Using the first of the Claudii, including Appius Claudius Inregillensis, his son Appius Claudius, and Appius Claudius the decemvir, Vasaly shows how savagery, obstinacy, and divisive self-interest are hallmarks of this family and more generally of patricians who do not have the welfare of the entire republic in mind. While patricians such as the Claudii represent potentially catastrophic threats to the republic, they are also crucial to Rome’s growth and success. The res Romana needs men like the Claudii, but it also needs restraints to keep them from catastrophically disturbing the balance of the state.
Chapter 5 presents the Quinctian family as positive models of patrician behavior, “anti-Claudii” (80), who promote domestic concordia . In Vasaly’s reading, Livy’s Quinctii, especially Quinctius Capitolinus and Cincinnatus, transcend the self-interest and personal ambition so characteristic of the historian’s early republican patricians. Vasaly zeroes in on the speeches of the Quinctii to the plebs to illustrate this aspect of their exemplarity. Capitolinus’ exemplarity lies in his frank assertion to the plebs that their freedoms ought to have limits and his indictment of popular leaders who have not the interests of the state in mind but their own self-promotion. Vasaly notes that Capitolinus’ rhetoric echoes Livy’s presentation of the dangers of plebeian oratory expressed elsewhere in the pentad.

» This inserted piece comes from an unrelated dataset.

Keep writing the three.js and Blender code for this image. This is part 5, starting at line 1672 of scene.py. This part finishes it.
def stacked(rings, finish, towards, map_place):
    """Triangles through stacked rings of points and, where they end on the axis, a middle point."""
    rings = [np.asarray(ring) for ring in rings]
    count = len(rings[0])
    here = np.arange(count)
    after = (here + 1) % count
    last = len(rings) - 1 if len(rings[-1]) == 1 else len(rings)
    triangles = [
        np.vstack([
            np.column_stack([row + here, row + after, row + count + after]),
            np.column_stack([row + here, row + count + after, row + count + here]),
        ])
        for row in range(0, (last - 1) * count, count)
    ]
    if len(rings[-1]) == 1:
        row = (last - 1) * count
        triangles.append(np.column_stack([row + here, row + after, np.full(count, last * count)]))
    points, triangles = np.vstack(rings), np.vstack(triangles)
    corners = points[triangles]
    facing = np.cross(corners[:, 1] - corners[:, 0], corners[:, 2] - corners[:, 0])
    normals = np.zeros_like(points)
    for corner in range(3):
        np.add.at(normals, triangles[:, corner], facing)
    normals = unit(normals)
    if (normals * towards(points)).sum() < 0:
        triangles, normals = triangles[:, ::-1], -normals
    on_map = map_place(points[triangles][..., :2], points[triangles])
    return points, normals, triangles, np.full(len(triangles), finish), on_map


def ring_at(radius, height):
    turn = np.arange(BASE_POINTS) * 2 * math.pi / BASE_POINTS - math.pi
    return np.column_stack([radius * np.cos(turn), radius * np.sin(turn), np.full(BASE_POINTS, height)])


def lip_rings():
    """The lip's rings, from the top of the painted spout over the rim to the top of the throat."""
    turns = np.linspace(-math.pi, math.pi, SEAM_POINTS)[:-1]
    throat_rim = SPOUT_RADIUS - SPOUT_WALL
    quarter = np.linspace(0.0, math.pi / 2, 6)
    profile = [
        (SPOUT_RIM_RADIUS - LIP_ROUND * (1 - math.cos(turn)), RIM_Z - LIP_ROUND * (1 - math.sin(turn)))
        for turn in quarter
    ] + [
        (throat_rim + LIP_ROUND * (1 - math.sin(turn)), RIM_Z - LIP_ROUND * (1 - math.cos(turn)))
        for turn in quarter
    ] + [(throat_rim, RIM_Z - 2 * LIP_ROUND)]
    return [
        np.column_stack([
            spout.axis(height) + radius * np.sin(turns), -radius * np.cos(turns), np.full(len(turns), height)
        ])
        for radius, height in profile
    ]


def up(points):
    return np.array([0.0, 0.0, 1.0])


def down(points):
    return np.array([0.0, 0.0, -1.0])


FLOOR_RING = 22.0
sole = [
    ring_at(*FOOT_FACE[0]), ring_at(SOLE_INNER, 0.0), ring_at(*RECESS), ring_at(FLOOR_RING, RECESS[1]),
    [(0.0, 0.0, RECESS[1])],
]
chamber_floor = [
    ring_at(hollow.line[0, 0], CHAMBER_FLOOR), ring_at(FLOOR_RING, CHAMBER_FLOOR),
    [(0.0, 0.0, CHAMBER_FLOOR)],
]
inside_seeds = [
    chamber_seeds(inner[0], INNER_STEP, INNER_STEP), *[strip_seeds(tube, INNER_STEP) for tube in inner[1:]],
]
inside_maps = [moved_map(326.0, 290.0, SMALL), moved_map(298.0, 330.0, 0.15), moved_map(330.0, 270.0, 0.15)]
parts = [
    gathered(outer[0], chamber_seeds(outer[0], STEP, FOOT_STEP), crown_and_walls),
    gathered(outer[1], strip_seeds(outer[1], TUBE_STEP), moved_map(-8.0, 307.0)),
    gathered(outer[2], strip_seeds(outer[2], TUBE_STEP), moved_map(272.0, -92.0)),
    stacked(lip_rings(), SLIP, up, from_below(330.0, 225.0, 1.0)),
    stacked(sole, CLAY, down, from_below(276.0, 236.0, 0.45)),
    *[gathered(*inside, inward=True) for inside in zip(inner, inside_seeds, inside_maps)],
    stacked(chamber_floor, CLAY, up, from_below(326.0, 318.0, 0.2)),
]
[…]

The sixth chapter considers Livy’s presentation of the plebs collectively in the pentad. They are consistently shown to be the foundation of military success but also emotional and volatile, for the most part without prudence, though they occasionally act prudently when they feel respected. Vasaly makes the point that the plebs have the capacity to destabilize the republic but are more likely to be intimidated and abused by patrician rulers. The chapter then examines examples of bad and good leadership of the plebs. The lowest of the low in Livy’s estimation, according to Vasaly, is the elite demagogue who stirs up the plebs out of tyrannical ambition. Conversely, patricians who champion the cause of the people are especially praiseworthy, with the Valerian family being particularly notable in this respect. These patricians pursue concordia , but their specialty is redressing wrongs done to the plebs. Vasaly devotes the rest of the chapter to plebeian figures who, justifiably in the narrator’s view, lead collective action against elite abuse even if that action leads to widespread social unrest.

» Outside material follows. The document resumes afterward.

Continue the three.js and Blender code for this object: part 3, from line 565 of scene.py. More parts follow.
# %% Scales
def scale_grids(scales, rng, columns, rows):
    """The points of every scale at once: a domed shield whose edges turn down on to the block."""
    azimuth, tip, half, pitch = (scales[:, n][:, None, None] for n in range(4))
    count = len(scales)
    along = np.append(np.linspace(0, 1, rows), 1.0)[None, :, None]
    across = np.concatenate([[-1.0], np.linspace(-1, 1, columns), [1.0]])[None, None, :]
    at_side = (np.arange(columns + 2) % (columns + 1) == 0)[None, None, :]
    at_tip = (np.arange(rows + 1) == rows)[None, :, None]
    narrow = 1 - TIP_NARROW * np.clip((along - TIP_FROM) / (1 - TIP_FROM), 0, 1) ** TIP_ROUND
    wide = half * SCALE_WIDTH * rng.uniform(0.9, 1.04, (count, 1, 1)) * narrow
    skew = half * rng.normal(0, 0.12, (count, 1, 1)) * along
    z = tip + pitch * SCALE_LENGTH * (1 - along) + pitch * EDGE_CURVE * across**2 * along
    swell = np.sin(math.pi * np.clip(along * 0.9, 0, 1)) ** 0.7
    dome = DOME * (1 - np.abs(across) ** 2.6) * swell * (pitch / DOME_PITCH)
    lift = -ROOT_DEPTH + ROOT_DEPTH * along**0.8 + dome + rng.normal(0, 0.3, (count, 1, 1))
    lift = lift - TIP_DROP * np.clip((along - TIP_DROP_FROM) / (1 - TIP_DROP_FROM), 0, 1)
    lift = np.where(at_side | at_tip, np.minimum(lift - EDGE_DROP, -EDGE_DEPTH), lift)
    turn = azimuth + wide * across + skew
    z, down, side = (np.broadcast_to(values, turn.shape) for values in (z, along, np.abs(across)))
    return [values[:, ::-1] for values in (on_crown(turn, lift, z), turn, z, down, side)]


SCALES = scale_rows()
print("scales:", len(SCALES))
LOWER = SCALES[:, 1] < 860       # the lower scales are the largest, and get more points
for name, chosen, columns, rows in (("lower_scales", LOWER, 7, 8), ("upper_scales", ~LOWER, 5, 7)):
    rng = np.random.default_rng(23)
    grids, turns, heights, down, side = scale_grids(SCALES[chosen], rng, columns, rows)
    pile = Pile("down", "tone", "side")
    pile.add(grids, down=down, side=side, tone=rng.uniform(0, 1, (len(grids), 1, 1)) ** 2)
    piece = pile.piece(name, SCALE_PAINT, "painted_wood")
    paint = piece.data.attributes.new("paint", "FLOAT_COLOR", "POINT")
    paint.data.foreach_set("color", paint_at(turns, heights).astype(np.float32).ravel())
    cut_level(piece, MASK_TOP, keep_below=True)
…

In the conclusion Vasaly recaps and expands the major themes of the book: Livy had the freest hand in structuring the first pentad and its themes. Like Cicero, in whose philosophical writings Vasaly consistently contextualizes Livy’s political ideas, he was deeply concerned with how to restore a republican government that would have tensions between its various political entities but would still produce figures who helped the collective transcend individual interests—and most of all, would have safeguards against aspiring tyrants such as Appius Claudius the decemvir, whose threats to the state Livy mimics in the challenge the early Claudian presents even to the annalistic framework of the narrative. Both the patricians and plebeians at their worst could fatally disrupt the republic. Livy tries in the first pentad to show how the worst could be averted and the republic could keep functioning successfully.

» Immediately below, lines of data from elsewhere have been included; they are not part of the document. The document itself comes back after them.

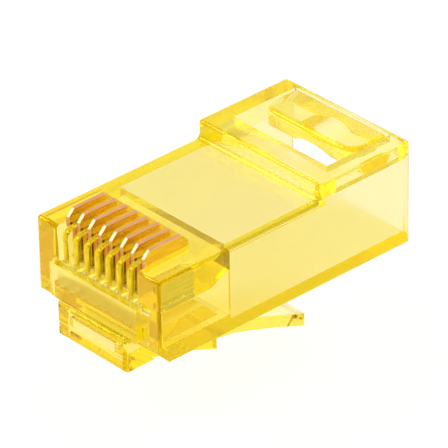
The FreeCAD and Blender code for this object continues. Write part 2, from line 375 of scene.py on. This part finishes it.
for nodeName, node in frame["nodes"].items():
    stamped = nodeName.startswith("contact_")
    edges = stampedEdges if stamped else mouldedEdges
    piece = cleanCopy(nodeName, nodeName + ("Blade" if stamped else "Moulding"))
    if nodeName == "housing":
        roundOuterEdges(piece, edges)
    roundEdges(piece, edges)
    setMaterial(piece, goldMaterial if stamped else plasticMaterial)
    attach(piece, body_of(node)[0])
    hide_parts(nodeName)
    print(piece.name, len(piece.data.polygons), "faces")
print("materials set")

# White table and room. Rays that only light the object get less than rays that see the room.
stage = {
    "floorSize": 2.0,
    "floorZ": -6.16 * mm,                # just under the latch
    "floorColour": "#848484",
    "floorGlow": 0.86,
    "worldLight": 0.42,
    "horizonLight": 1.0,
    "zenithLight": 0.88,
    "horizonTop": 0.2,                   # rise of the view at which the sky starts to darken
    "zenithStart": 0.85,
}


def seenRays(tree):
    path = addNode(tree, "ShaderNodeLightPath").outputs
    seen = path["Is Camera Ray"]
    for kind in ("Is Glossy Ray", "Is Transmission Ray"):
        seen = addNode(tree, "ShaderNodeMath", operation="MAXIMUM", links={
            0: seen, 1: path[kind]}).outputs[0]
    return seen


def makeFloor(look):
    deselectAll()
    bpy.ops.mesh.primitive_plane_add(size=look["floorSize"], location=(0, 0, look["floorZ"]))
    floor = bpy.context.object
    floor.name = "floor"
    bpy.ops.object.transform_apply(location=True, rotation=True, scale=True)
    material = newMaterial("whiteTable")
    tree = material.node_tree
    paper = addNode(tree, "ShaderNodeBsdfDiffuse", {"Color": linearColour(look["floorColour"])})
    strength = addNode(tree, "ShaderNodeMath", {1: look["floorGlow"]}, {0: seenRays(tree)},
                       operation="MULTIPLY")
    glow = addNode(tree, "ShaderNodeEmission", {"Color": white}, {"Strength": strength.outputs[0]})
    both = addNode(tree, "ShaderNodeAddShader", links={0: paper.outputs[0], 1: glow.outputs[0]})
    addNode(tree, "ShaderNodeOutputMaterial", links={"Surface": both.outputs[0]})
    setMaterial(floor, material)


def makeWorld(look):
    world = bpy.data.worlds.new("studio")
    bpy.context.scene.world = world
    world.use_nodes = True
    tree = world.node_tree
    tree.nodes.clear()
    towards = addNode(tree, "ShaderNodeTexCoord").outputs["Generated"]
    rise = addNode(tree, "ShaderNodeSeparateXYZ", links={0: towards}).outputs["Z"]
    room = addNode(tree, "ShaderNodeMapRange", {
        "From Min": look["horizonTop"], "From Max": look["zenithStart"],
        "To Min": look["horizonLight"], "To Max": look["zenithLight"]}, {"Value": rise}).outputs[0]
    strength = addNode(tree, "ShaderNodeMapRange", {"To Min": look["worldLight"]},
                       {"Value": seenRays(tree), "To Max": room}).outputs[0]
    light = addNode(tree, "ShaderNodeBackground", {"Color": white}, {"Strength": strength})
    addNode(tree, "ShaderNodeOutputWorld", links={"Surface": light.outputs[0]})


# Softboxes, in metres and watts. They glint on the faces, and don't show through them.
softboxes = {
    "key": {"place": (-0.38, -0.31, 0.35), "size": 0.22, "watts": 1.0},
    "fill": {"place": (0.45, -0.15, 0.25), "size": 0.25, "watts": 0.6},
    "rear": {"place": (0.05, 0.50, 0.40), "size": 0.25, "watts": 0.8},
}
softboxAim = Vector((0, 10 * mm, 0))


def makeSoftbox(name, box):
    lamp = bpy.data.lights.new(name, "AREA")
    lamp.size = box["size"]
    lamp.energy = box["watts"]
    lampObject = bpy.data.objects.new(name, lamp)
    lampObject.location = box["place"]
    lampObject.visible_transmission = False
    lampObject.rotation_mode = "QUATERNION"
    lampObject.rotation_quaternion = (softboxAim - lampObject.location).to_track_quat("-Z", "Y")
    bpy.context.collection.objects.link(lampObject)


makeFloor(stage)
makeWorld(stage)
for name, box in softboxes.items():
    makeSoftbox(name, box)
print("stage and lights set")

# Clear walls behind clear walls need many bounces.
lightBounces = {"all": 32, "transmission": 32, "glossy": 16, "transparent": 16}
scene = bpy.context.scene
scene.view_settings.view_transform = "Standard"
scene.cycles.max_bounces = lightBounces["all"]
scene.cycles.transmission_bounces = lightBounces["transmission"]
scene.cycles.glossy_bounces = lightBounces["glossy"]
scene.cycles.transparent_max_bounces = lightBounces["transparent"]
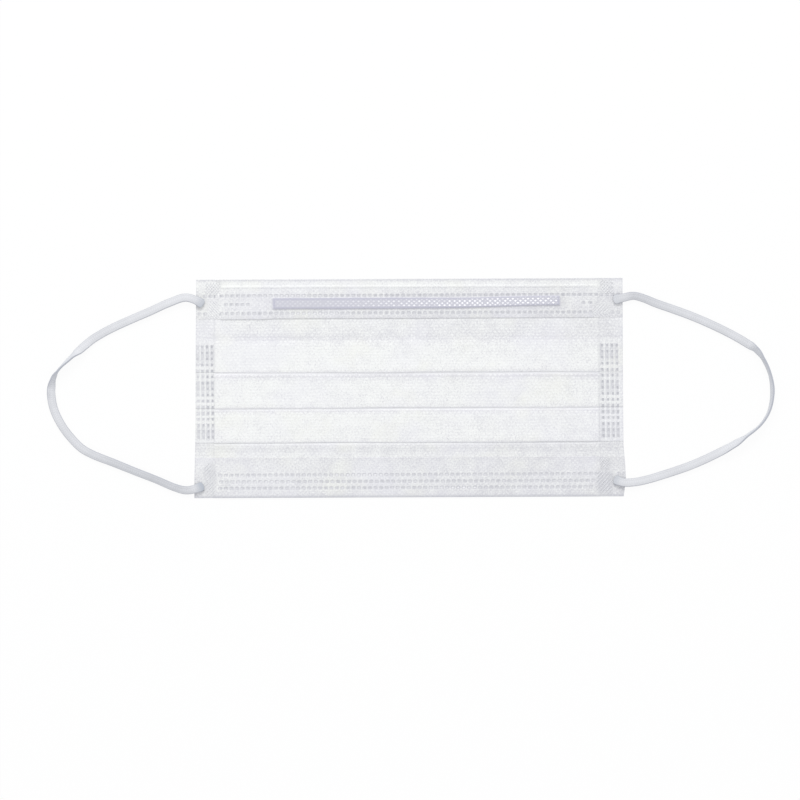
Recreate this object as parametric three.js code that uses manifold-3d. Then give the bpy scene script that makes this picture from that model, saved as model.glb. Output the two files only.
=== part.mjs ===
// Pleated surgical face mask, lying flat with its front up.
// Millimetres. +X across the mask, +Y towards the nose wire, +Z up from the surface that it lies on.
// The origin is under the middle of the pleated panel.

import * as THREE from "three";
import Module from "manifold-3d";
import { mergeVertices } from "three/addons/utils/BufferGeometryUtils.js";

const wasm = await Module();
wasm.setup();

// Sheet
const panelWidth = 175; // across the mask, side weld to side weld
const wall = 1.0; // all layers of the sheet together
const layerGap = 0.2; // air between folded layers
const pieceGap = 0.3; // clearance between separate pieces

// Pleats, counted from the nose wire down
const pleatCount = 3;
const pleatPitch = 14.6; // from one fold line to the next
const singleStrip = 1.9; // strip under each fold line where the sheet lies single
const upperBand = 8.2; // single sheet between the top hem and the first pleat
const lowerBand = 5.9; // single sheet between the last fold line and the bottom hem

// Hems: the sheet turned over to the front
const bottomHemDepth = 15.8;
const topHemMargin = 2.25; // flat edge of the top hem, below its slope
const topHemSlope = 2.5; // where the top hem comes down from the wire to the sheet

// Nose wire, a flat strip in the top hem
const wireLength = 117.5;
const wireWidth = 4.1;
const wireThickness = 0.6;
const wireFromTop = 9.9; // top edge of the mask to the middle of the wire
const wireOffset = 2.9; // the wire's middle, right of the mask's middle
const wireSideGap = 0.5; // between the wire's lower edge and the hem's slope

// Side welds, where the folded layers are pressed together
const weldWidth = 8.2;
const weldSlope = 1.5; // from the loose layers down to the pressed ones
const weldedLayer = 0.4; // what each further layer adds once pressed
const weldOverlap = 0.4; // how far the loose layers run into the weld
const rowStep = 0.4; // length of the step between two rows of a weld

// Ear loops, flat elastic
const loopWidth = 3.1;
const loopThickness = 1.1;
const loopRise = 0.2; // room under the lying elastic, which tilts a little along its way
const loopSteps = 60;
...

This book consistently offers interesting readings and insights about the first pentad and its potential to influence the Roman world in the period before Augustus cemented his role as princeps. Vasaly at times accepts too willingly Livy’s airbrushing of his exempla. In the case of Romulus, for example, Livy includes the detail that the first king took on a band of bodyguards (1.15.8) within the context of factional discord, a clear indicator of tyrannical ambition beginning at least with Herodotus (e.g., Hist. 1.98.2). Vasaly reasonably finds that this alone does not define Romulus as a tyrant. But I found myself wishing she had grappled more with something like the point put in Julius Caesar’s mouth in the Bellum Catilinae (51.25-27), that actions should not be interpreted only under their original, particular circumstances but also with a view to how they could be abused by less honorable actors later in history: all destructive exempla arise from positive origins (omnia mala exempla ex rebus bonis orta sunt). Livy’s didacticism surely is illustrating that lesson, too.
That, however, is a minor complaint. The overall work is learned and interesting. Vasaly makes a careful and persuasive argument, based on a thorough understanding of the text, for what Livy is trying to teach readers in the pentad. She carefully contextualizes every aspect of her argument with reference to the historiographical tradition and Cicero’s philosophy. With her examination of Livy’s didacticism Vasaly’s book powerfully reminds its readers that Livy’s history and historiography more generally have a place in discussions of the history of political ideas.
1. Dean Hammer, Roman Political Thought and the Modern Theoretical Imagination (Norman, 2008) and Roman Political Thought from Cicero to Augustine (Cambridge, 2014), Daniel Kapust, Republicanism, Rhetoric, and Roman Political Thought (Cambridge, 2011). Jed Atkins Roman Political Thought (Cambridge, 2018) and Joy Connolly, The Life of Roman Republicanism (Princeton, 2014) engage with these other methodologies from within the discipline of classics.